Since the coalition started its air strikes in Iraq, the country witnessed its largest bombing in years, when 120 civilians were blown to pieces by a suicide bomber on July 17, 2015, in Khan Bani Saad.
Peace has never been further away than it is now. The promise of democracy has never seemed emptier. The violent regime change we saw in Iraq has brought anarchy, death and devastation, from which it has been unable to recover. To think it will be any different in Syria is an illusion.
Overthrowing dictators in the name of freedom, and bombing in the name of peace has been our country’s foreign policy for over a decade. The consequences of this policy have been plaguing not only the Middle East, but Europe as well: terrorist attacks, migrant crisis, anarchy, rising global insecurity.
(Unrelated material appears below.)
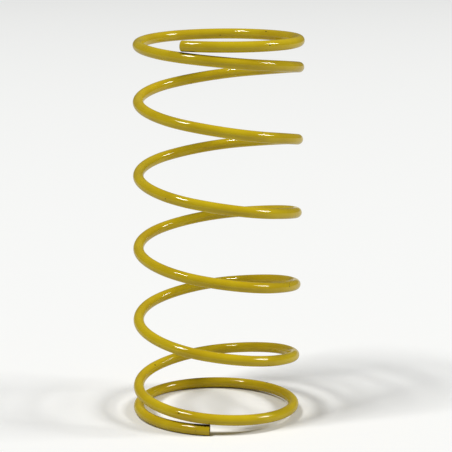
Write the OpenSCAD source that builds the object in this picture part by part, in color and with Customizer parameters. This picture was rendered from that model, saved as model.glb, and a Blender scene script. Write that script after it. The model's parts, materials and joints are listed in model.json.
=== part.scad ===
// Helical compression spring for a light vehicle's suspension: one round bar coiled left-handed,
// with end coils that lie flat and close on their own square-cut, unground tips. It stands on the
// lower end coil, +Z up.
// The bar is drawn as plane bends that follow each other tangent to tangent. Two bends make one rigid
// stretch, and hairline slits part the stretches, so that the spring can be compressed between them.

/* [Bar] */
// Diameter of the bar
wire_d = 10; // [6:0.5:10]
// Slit between two stretches that turn on each other
slit = 0.3; // [0.2:0.05:0.6]

/* [Coil] */
// Mean diameter of the coil, from bar centre to bar centre
mean_d = 150; // [120:1:200]
// Total turns from tip to tip
turns = 7.06; // [6:0.01:8]
// Rise of one active turn
pitch = 70; // [70:1:90]
// Angle of the lower tip seen from above, counted from +X
tip_angle = -94; // [-180:0.5:180]

/* [Ends] */
// Angle of bar that lies flat on a seat at each end
flat_angle = 150; // [90:5:150]
// Angle over which each end coil then opens to the full pitch
opening_angle = 415; // [360:5:415]

/* [Hidden] */
$fn = 96;
coat_colour = [0.79, 0.67, 0.09];
mean_r = mean_d / 2;
total_angle = 360 * turns;

// bends in one end coil, which is one turn, in all the active turns and in one stretch of them
end_bends = 6;
active_bends = 30;
stretch_bends = 2;
bend_count = active_bends + 2 * end_bends;
end_step = 360 / end_bends;
active_step = (total_angle - 2 * 360) / active_bends;

// a ramp from 0 to 1 that is w long, x past its start, and the area under it
function ramp(x, w) = min(max(x / w, 0), 1);
function ramp_area(x, w) = x <= 0 ? 0 : x < w ? x * x / (2 * w) : x - w / 2;

// how far the turns are open at angle u along the bar, from 0 to 1, and the sum of that from the lower tip
closing_start = total_angle - flat_angle - opening_angle;
function openness(u) = ramp(u - flat_angle, opening_angle) - ramp(u - closing_start, opening_angle);
function opened(u) =
    ramp_area(u - flat_angle, opening_angle) - ramp_area(u - closing_start, opening_angle);

// height of the bar's centre, its rise per turn, and its point on the coil
function height(u) = wire_d / 2 + pitch * opened(u) / 360;
function rise(u) = pitch * openness(u);
function coil_point(u) = [mean_r * cos(tip_angle - u), mean_r * sin(tip_angle - u), height(u)];

// angle along the bar at the start of bend i
function bend_start(i) =
    i <= end_bends ? i * end_step
    : i <= end_bends + active_bends ? 360 + (i - end_bends) * active_step
    : total_angle - (bend_count - i) * end_step;

// A plane bend is flatter at its ends than at its middle, so the tangent there has less slope than the coil.
half_step = active_step / 2;
flatter = half_step * PI / 180 / tan(half_step);
function unit(v) = v / norm(v);
function tangent(u) = unit([sin(tip_angle - u), -cos(tip_angle - u), flatter * rise(u) / (2 * PI * mean_r)]);

// chord of bend i, and the joint points that the chords add up to
function chord_length(i) = norm(coil_point(bend_start(i + 1)) - coil_point(bend_start(i)));
function chord_way(i) = unit(tangent(bend_start(i)) + tangent(bend_start(i + 1)));
function bulge_way(i) = unit(tangent(bend_start(i)) - tangent(bend_start(i + 1)));
joint_points = [
    for (i = 0, at = coil_point(0); i <= bend_count; at = at + chord_length(i) * chord_way(i), i = i + 1) at
];

// half of bend i's angle, and its radius
function half_angle(i) = acos(tangent(bend_start(i)) * tangent(bend_start(i + 1))) / 2;
function bend_radius(i) = chord_length(i) / (2 * sin(half_angle(i)));

// Bend i of the bar, cut back by a length at its lower and at its upper end
module bend(i, cut_low = 0, cut_high = 0) {
    half = half_angle(i);
    radius = bend_radius(i);
    outward = bulge_way(i);
    down = -chord_way(i);
    side = cross(outward, down);
    centre = (joint_points[i] + joint_points[i + 1]) / 2 - outward * radius * cos(half);
    trim_low = cut_low / radius * 180 / PI;
    trim_high = cut_high / radius * 180 / PI;
    color(coat_colour)
        multmatrix([
            [outward[0], down[0], side[0], centre[0]],
            [outward[1], down[1], side[1], centre[1]],
            [outward[2], down[2], side[2], centre[2]]
        ])
            rotate([0, 0, -half + trim_high])
                rotate_extrude(angle = 2 * half - trim_low - trim_high)
                    translate([radius, 0])
                        circle(d = wire_d);
}

// The lower end coil starts with the square-cut tip and ends at the first slit
module lower_tip() {
    bend(0);
}

module lower_seat(i) {
    bend(i);
}

module lower_rise() {
    bend(end_bends - 1, 0, slit / 2);
}

// Active bends come in stretches of two, with a slit below the first and above the second
module active_bend(i) {
    is_first = (i - end_bends) % stretch_bends == 0;
    bend(i, is_first ? slit / 2 : 0, is_first ? 0 : slit / 2);
}

// The upper end coil starts above the last slit and ends with the other square-cut tip
module upper_rise() {
    bend(bend_count - end_bends, slit / 2, 0);
}

module upper_seat(i) {
    bend(i);
}

module upper_tip() {
    bend(bend_count - 1);
}

lower_tip();
for (i = [1:end_bends - 2])
    lower_seat(i);
lower_rise();
for (i = [end_bends:bend_count - end_bends - 1])
    active_bend(i);
upper_rise();
for (i = [bend_count - end_bends + 1:bend_count - 2])
    upper_seat(i);
upper_tip();
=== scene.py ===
import bpy
import json
import math
from mathutils import Matrix, Vector


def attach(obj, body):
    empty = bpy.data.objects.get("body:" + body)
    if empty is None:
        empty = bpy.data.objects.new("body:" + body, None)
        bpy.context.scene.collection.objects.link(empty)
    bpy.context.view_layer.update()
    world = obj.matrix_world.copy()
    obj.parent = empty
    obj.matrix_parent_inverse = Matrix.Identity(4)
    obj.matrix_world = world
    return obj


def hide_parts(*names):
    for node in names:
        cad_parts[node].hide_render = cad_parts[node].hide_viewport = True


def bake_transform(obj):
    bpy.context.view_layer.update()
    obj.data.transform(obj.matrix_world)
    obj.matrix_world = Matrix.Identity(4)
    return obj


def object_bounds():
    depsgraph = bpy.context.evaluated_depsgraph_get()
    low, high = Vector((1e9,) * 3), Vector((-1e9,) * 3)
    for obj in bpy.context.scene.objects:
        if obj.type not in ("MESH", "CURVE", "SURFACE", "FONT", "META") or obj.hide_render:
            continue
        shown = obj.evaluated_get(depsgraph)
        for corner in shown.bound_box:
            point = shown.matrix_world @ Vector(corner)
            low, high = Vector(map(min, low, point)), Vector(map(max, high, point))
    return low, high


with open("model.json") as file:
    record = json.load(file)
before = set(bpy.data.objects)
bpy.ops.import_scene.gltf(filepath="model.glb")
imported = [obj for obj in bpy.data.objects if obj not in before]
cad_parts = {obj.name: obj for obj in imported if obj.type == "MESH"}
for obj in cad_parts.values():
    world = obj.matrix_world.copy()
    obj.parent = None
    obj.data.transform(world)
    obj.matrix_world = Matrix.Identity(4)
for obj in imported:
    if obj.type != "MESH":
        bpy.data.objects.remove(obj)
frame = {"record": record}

# All lengths are metres. The spring stands on its lower end coil, +Z up along its axis.


def boxOfAll():
    return [list(corner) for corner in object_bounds()]


cadBox = boxOfAll()
middle = (Vector(cadBox[0]) + Vector(cadBox[1])) / 2
print("stage: packed model loaded, free length", round(cadBox[1][2] - cadBox[0][2], 4))


coil = {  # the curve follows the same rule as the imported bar
    "barRadius": 0.005,
    "meanRadius": 0.075,
    "turns": 7.06,
    "pitch": 0.070,
    "tipAngle": math.radians(-94),
    "flatAngle": math.radians(150),       # lies flat on its seat
    "openingAngle": math.radians(415),    # then opens to the full pitch
    "endBends": 6,                        # plane bends in one end coil, which is one turn
    "activeBends": 30,
}
fullTurn = 2 * math.pi
totalAngle = coil["turns"] * fullTurn
bendCount = coil["activeBends"] + 2 * coil["endBends"]
activeStep = (totalAngle - 2 * fullTurn) / coil["activeBends"]
closingStart = totalAngle - coil["flatAngle"] - coil["openingAngle"]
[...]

When states can no longer provide any security or peace for their citizens, who will provide that? Other states? Are we trying to secure the Syrians, as we tried to secure the Iraqis? Are our ‘precision bombs’ meant to free and secure? If so, they are failing.
Airwars have been monitoring international airstrikes against the so-called Islamic State and others in Iraq and Syria. As a result of a total of 8,657 precision air strikes an estimated 23,000 ISIS members have been killed, and up to 2,104 civilians (airwars.org). Civilians like Mohannad Rezzo, a university professor, and his 17-year-old son, Najeeb; his sister-in-law Miyada and her 21-year-old daughter, Tuka. The four family members were killed when a coalition air strike flattened their home as they slept, on 21 September 2015 (‘When War Comes Close to Home’, The New York Times, 4 October 2014).
What if Najeeb was your son? Tuka your daughter? Miyada your wife? What if you were Mohannad Rezzo? Would you sacrifice your own life, or your family's lives to help defeat ISIS? It is easy for us here, far from where the killings happen, to justify the bombings, to dismiss fears of civilian casualties, to downplay our role in the deaths of thousands. But what if the lives of those we love were at stake? What if it was our own state that was collapsing, together with our livelihoods? What might our perspective be then? Which would we consider the greater evil?